* Stated exercise
Output only the lines from the start of the entries through the line holding "FOLD_SQUASH = (BULGE". Each line must match the original exactly.

CAD and scene scripts
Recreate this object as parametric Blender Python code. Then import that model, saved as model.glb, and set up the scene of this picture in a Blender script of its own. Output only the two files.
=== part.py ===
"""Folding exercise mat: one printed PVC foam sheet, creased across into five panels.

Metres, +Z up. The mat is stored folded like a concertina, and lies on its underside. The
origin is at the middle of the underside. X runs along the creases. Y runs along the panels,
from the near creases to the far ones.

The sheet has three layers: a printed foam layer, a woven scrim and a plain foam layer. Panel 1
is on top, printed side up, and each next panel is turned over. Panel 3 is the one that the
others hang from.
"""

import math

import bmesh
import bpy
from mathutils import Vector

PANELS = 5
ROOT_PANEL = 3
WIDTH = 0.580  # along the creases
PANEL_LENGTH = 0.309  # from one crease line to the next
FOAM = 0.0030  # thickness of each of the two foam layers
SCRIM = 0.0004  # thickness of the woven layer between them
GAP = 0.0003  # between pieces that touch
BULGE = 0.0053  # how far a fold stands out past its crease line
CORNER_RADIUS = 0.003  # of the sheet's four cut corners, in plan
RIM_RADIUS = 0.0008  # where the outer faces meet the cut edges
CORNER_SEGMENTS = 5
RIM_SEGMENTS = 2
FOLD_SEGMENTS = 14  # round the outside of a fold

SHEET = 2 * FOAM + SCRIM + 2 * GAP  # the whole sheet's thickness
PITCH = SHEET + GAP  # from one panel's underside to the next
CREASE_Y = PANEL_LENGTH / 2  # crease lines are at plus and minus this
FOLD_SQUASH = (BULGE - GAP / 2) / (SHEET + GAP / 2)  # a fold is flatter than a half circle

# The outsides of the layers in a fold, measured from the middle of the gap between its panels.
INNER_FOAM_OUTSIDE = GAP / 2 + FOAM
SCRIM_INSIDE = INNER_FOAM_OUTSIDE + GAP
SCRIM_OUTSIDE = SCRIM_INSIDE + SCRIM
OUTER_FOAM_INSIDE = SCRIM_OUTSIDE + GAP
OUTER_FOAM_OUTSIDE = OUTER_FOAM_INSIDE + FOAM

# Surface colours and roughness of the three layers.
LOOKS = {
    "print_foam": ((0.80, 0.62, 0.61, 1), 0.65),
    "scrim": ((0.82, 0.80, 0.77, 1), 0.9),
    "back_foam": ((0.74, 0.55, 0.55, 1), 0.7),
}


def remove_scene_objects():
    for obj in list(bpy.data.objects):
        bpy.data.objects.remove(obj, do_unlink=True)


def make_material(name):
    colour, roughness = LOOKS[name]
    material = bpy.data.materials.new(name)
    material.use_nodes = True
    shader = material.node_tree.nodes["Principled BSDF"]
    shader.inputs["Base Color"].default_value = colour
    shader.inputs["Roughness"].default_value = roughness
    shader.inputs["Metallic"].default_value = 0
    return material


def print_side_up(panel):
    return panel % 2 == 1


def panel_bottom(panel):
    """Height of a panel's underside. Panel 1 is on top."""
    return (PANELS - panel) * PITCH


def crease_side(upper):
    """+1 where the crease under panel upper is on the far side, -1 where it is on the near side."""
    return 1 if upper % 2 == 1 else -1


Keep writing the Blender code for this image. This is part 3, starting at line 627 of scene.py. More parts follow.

* Completed exercise
Recreate this object as parametric Blender Python code. Then import that model, saved as model.glb, and set up the scene of this picture in a Blender script of its own. Output only the two files.
=== part.py ===
"""Folding exercise mat: one printed PVC foam sheet, creased across into five panels.

Metres, +Z up. The mat is stored folded like a concertina, and lies on its underside. The
origin is at the middle of the underside. X runs along the creases. Y runs along the panels,
from the near creases to the far ones.

The sheet has three layers: a printed foam layer, a woven scrim and a plain foam layer. Panel 1
is on top, printed side up, and each next panel is turned over. Panel 3 is the one that the
others hang from.
"""

import math

import bmesh
import bpy
from mathutils import Vector

PANELS = 5
ROOT_PANEL = 3
WIDTH = 0.580  # along the creases
PANEL_LENGTH = 0.309  # from one crease line to the next
FOAM = 0.0030  # thickness of each of the two foam layers
SCRIM = 0.0004  # thickness of the woven layer between them
GAP = 0.0003  # between pieces that touch
BULGE = 0.0053  # how far a fold stands out past its crease line
CORNER_RADIUS = 0.003  # of the sheet's four cut corners, in plan
RIM_RADIUS = 0.0008  # where the outer faces meet the cut edges
CORNER_SEGMENTS = 5
RIM_SEGMENTS = 2
FOLD_SEGMENTS = 14  # round the outside of a fold

SHEET = 2 * FOAM + SCRIM + 2 * GAP  # the whole sheet's thickness
PITCH = SHEET + GAP  # from one panel's underside to the next
CREASE_Y = PANEL_LENGTH / 2  # crease lines are at plus and minus this
FOLD_SQUASH = (BULGE - GAP / 2) / (SHEET + GAP / 2)  # a fold is flatter than a half circle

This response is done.